The complete listing should be restated exactly.

= = = = =

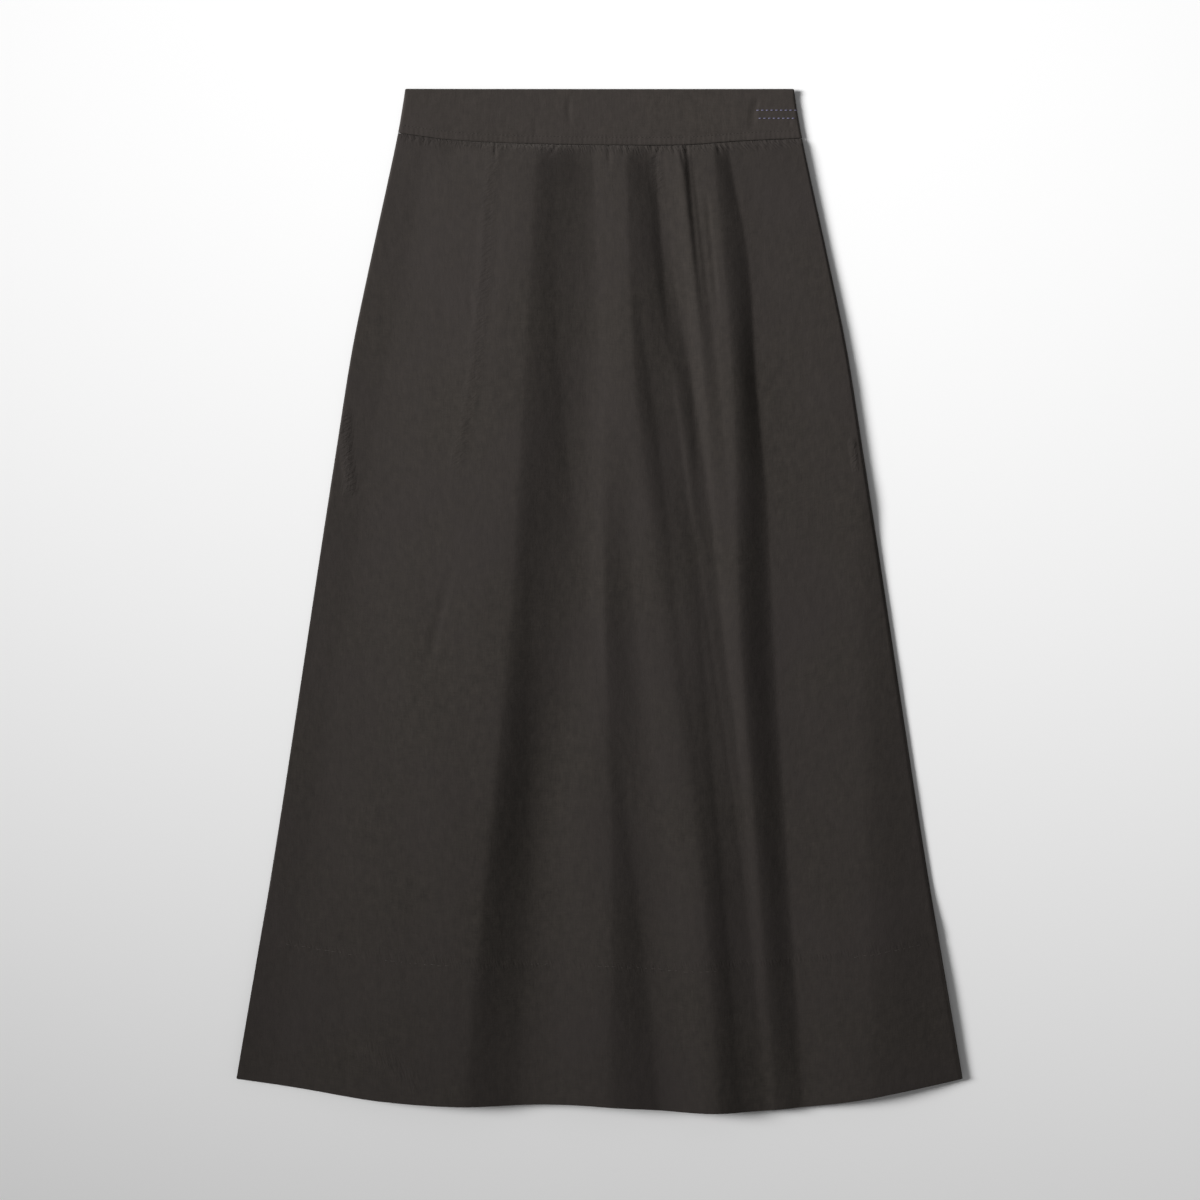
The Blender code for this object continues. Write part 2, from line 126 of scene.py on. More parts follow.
# The gathers along the waist seam, each a narrow dip: x at the seam, length, depth, half its
# width, and how far its foot lies to the right of its head.
Gather = namedtuple("Gather", "x length dip half lean")
GATHERS = (
    Gather(-0.1665, 0.006, 0.0004, 0.0012, 0.0010), Gather(-0.1590, 0.008, 0.0005, 0.0013, -0.0010),
    Gather(-0.1528, 0.010, 0.0006, 0.0016, 0.0020), Gather(-0.1462, 0.007, 0.0006, 0.0012, 0.0010),
    Gather(-0.1401, 0.006, 0.0005, 0.0011, 0.0000), Gather(-0.1335, 0.004, 0.0004, 0.0010, 0.0010),
    Gather(-0.1213, 0.005, 0.0003, 0.0012, 0.0000), Gather(-0.1130, 0.004, 0.0003, 0.0010, 0.0000),
    Gather(-0.1065, 0.006, 0.0004, 0.0012, -0.0015), Gather(-0.1005, 0.009, 0.0005, 0.0014, -0.0020),
    Gather(-0.0905, 0.018, 0.0009, 0.0012, 0.0020), Gather(-0.0857, 0.006, 0.0005, 0.0010, 0.0005),
    Gather(-0.0828, 0.008, 0.0006, 0.0010, 0.0000), Gather(-0.0790, 0.010, 0.0007, 0.0011, 0.0008),
    Gather(-0.0762, 0.008, 0.0007, 0.0010, 0.0005), Gather(-0.0692, 0.005, 0.0005, 0.0011, -0.0010),
    Gather(-0.0640, 0.008, 0.0006, 0.0012, 0.0000), Gather(-0.0595, 0.005, 0.0005, 0.0010, 0.0000),
    Gather(-0.0561, 0.006, 0.0006, 0.0010, 0.0015), Gather(-0.0479, 0.009, 0.0008, 0.0011, 0.0010),
    Gather(-0.0430, 0.006, 0.0007, 0.0010, 0.0010), Gather(-0.0364, 0.014, 0.0010, 0.0014, -0.0080),
    Gather(-0.0240, 0.005, 0.0004, 0.0012, 0.0000), Gather(-0.0080, 0.006, 0.0005, 0.0011, 0.0000),
    Gather(-0.0040, 0.009, 0.0006, 0.0012, 0.0005), Gather(0.0082, 0.022, 0.0008, 0.0016, 0.0000),
    Gather(0.0131, 0.007, 0.0005, 0.0011, 0.0000), Gather(0.0196, 0.012, 0.0009, 0.0012, 0.0020),
    Gather(0.0248, 0.008, 0.0006, 0.0012, 0.0010), Gather(0.0392, 0.006, 0.0005, 0.0012, -0.0015),
    Gather(0.0452, 0.010, 0.0006, 0.0012, -0.0010), Gather(0.0525, 0.015, 0.0007, 0.0014, -0.0060),
    Gather(0.0590, 0.007, 0.0007, 0.0010, -0.0010), Gather(0.0637, 0.012, 0.0009, 0.0012, 0.0015),
    Gather(0.0690, 0.024, 0.0009, 0.0013, 0.0030), Gather(0.0748, 0.010, 0.0009, 0.0010, 0.0010),
    Gather(0.0800, 0.005, 0.0004, 0.0010, 0.0000), Gather(0.0835, 0.006, 0.0005, 0.0010, 0.0000),
    Gather(0.0889, 0.008, 0.0006, 0.0012, -0.0020), Gather(0.0925, 0.006, 0.0005, 0.0010, 0.0000),
    Gather(0.0958, 0.007, 0.0006, 0.0011, 0.0005), Gather(0.1016, 0.013, 0.0010, 0.0014, 0.0020),
    Gather(0.1062, 0.008, 0.0007, 0.0011, 0.0020), Gather(0.1110, 0.009, 0.0008, 0.0012, 0.0020),
    Gather(0.1168, 0.006, 0.0005, 0.0010, 0.0000), Gather(0.1226, 0.007, 0.0005, 0.0011, 0.0000),
    Gather(0.1294, 0.008, 0.0006, 0.0012, 0.0010), Gather(0.1335, 0.006, 0.0005, 0.0010, 0.0000),
    Gather(0.1368, 0.011, 0.0008, 0.0012, 0.0010), Gather(0.1413, 0.006, 0.0005, 0.0010, -0.0005),
    Gather(0.1468, 0.009, 0.0008, 0.0011, -0.0015), Gather(0.1520, 0.006, 0.0006, 0.0011, 0.0010),
    Gather(0.1577, 0.010, 0.0007, 0.0012, 0.0015), Gather(0.1640, 0.008, 0.0008, 0.0011, 0.0015),
    Gather(0.1697, 0.006, 0.0005, 0.0011, 0.0005),
)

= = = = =

ANSWER TO THE TASK ->
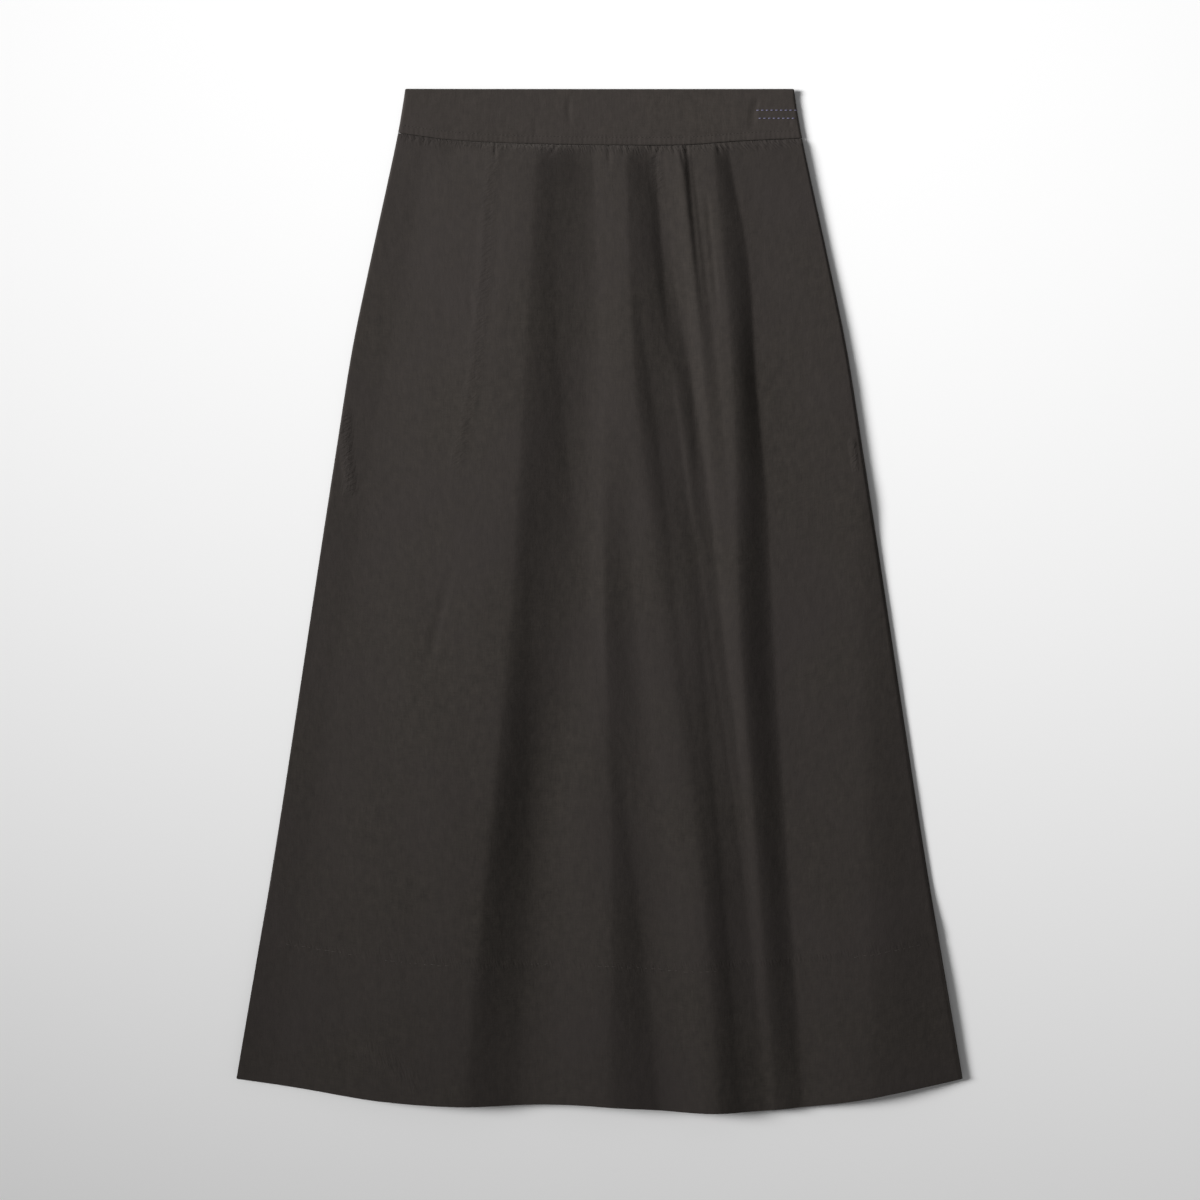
The Blender code for this object continues. Write part 2, from line 126 of scene.py on. More parts follow.
# The gathers along the waist seam, each a narrow dip: x at the seam, length, depth, half its
# width, and how far its foot lies to the right of its head.
Gather = namedtuple("Gather", "x length dip half lean")
GATHERS = (
    Gather(-0.1665, 0.006, 0.0004, 0.0012, 0.0010), Gather(-0.1590, 0.008, 0.0005, 0.0013, -0.0010),
    Gather(-0.1528, 0.010, 0.0006, 0.0016, 0.0020), Gather(-0.1462, 0.007, 0.0006, 0.0012, 0.0010),
    Gather(-0.1401, 0.006, 0.0005, 0.0011, 0.0000), Gather(-0.1335, 0.004, 0.0004, 0.0010, 0.0010),
    Gather(-0.1213, 0.005, 0.0003, 0.0012, 0.0000), Gather(-0.1130, 0.004, 0.0003, 0.0010, 0.0000),
    Gather(-0.1065, 0.006, 0.0004, 0.0012, -0.0015), Gather(-0.1005, 0.009, 0.0005, 0.0014, -0.0020),
    Gather(-0.0905, 0.018, 0.0009, 0.0012, 0.0020), Gather(-0.0857, 0.006, 0.0005, 0.0010, 0.0005),
    Gather(-0.0828, 0.008, 0.0006, 0.0010, 0.0000), Gather(-0.0790, 0.010, 0.0007, 0.0011, 0.0008),
    Gather(-0.0762, 0.008, 0.0007, 0.0010, 0.0005), Gather(-0.0692, 0.005, 0.0005, 0.0011, -0.0010),
    Gather(-0.0640, 0.008, 0.0006, 0.0012, 0.0000), Gather(-0.0595, 0.005, 0.0005, 0.0010, 0.0000),
    Gather(-0.0561, 0.006, 0.0006, 0.0010, 0.0015), Gather(-0.0479, 0.009, 0.0008, 0.0011, 0.0010),
    Gather(-0.0430, 0.006, 0.0007, 0.0010, 0.0010), Gather(-0.0364, 0.014, 0.0010, 0.0014, -0.0080),
    Gather(-0.0240, 0.005, 0.0004, 0.0012, 0.0000), Gather(-0.0080, 0.006, 0.0005, 0.0011, 0.0000),
    Gather(-0.0040, 0.009, 0.0006, 0.0012, 0.0005), Gather(0.0082, 0.022, 0.0008, 0.0016, 0.0000),
    Gather(0.0131, 0.007, 0.0005, 0.0011, 0.0000), Gather(0.0196, 0.012, 0.0009, 0.0012, 0.0020),
    Gather(0.0248, 0.008, 0.0006, 0.0012, 0.0010), Gather(0.0392, 0.006, 0.0005, 0.0012, -0.0015),
    Gather(0.0452, 0.010, 0.0006, 0.0012, -0.0010), Gather(0.0525, 0.015, 0.0007, 0.0014, -0.0060),
    Gather(0.0590, 0.007, 0.0007, 0.0010, -0.0010), Gather(0.0637, 0.012, 0.0009, 0.0012, 0.0015),
    Gather(0.0690, 0.024, 0.0009, 0.0013, 0.0030), Gather(0.0748, 0.010, 0.0009, 0.0010, 0.0010),
    Gather(0.0800, 0.005, 0.0004, 0.0010, 0.0000), Gather(0.0835, 0.006, 0.0005, 0.0010, 0.0000),
    Gather(0.0889, 0.008, 0.0006, 0.0012, -0.0020), Gather(0.0925, 0.006, 0.0005, 0.0010, 0.0000),
    Gather(0.0958, 0.007, 0.0006, 0.0011, 0.0005), Gather(0.1016, 0.013, 0.0010, 0.0014, 0.0020),
    Gather(0.1062, 0.008, 0.0007, 0.0011, 0.0020), Gather(0.1110, 0.009, 0.0008, 0.0012, 0.0020),
    Gather(0.1168, 0.006, 0.0005, 0.0010, 0.0000), Gather(0.1226, 0.007, 0.0005, 0.0011, 0.0000),
    Gather(0.1294, 0.008, 0.0006, 0.0012, 0.0010), Gather(0.1335, 0.006, 0.0005, 0.0010, 0.0000),
    Gather(0.1368, 0.011, 0.0008, 0.0012, 0.0010), Gather(0.1413, 0.006, 0.0005, 0.0010, -0.0005),
    Gather(0.1468, 0.009, 0.0008, 0.0011, -0.0015), Gather(0.1520, 0.006, 0.0006, 0.0011, 0.0010),
    Gather(0.1577, 0.010, 0.0007, 0.0012, 0.0015), Gather(0.1640, 0.008, 0.0008, 0.0011, 0.0015),
    Gather(0.1697, 0.006, 0.0005, 0.0011, 0.0005),
)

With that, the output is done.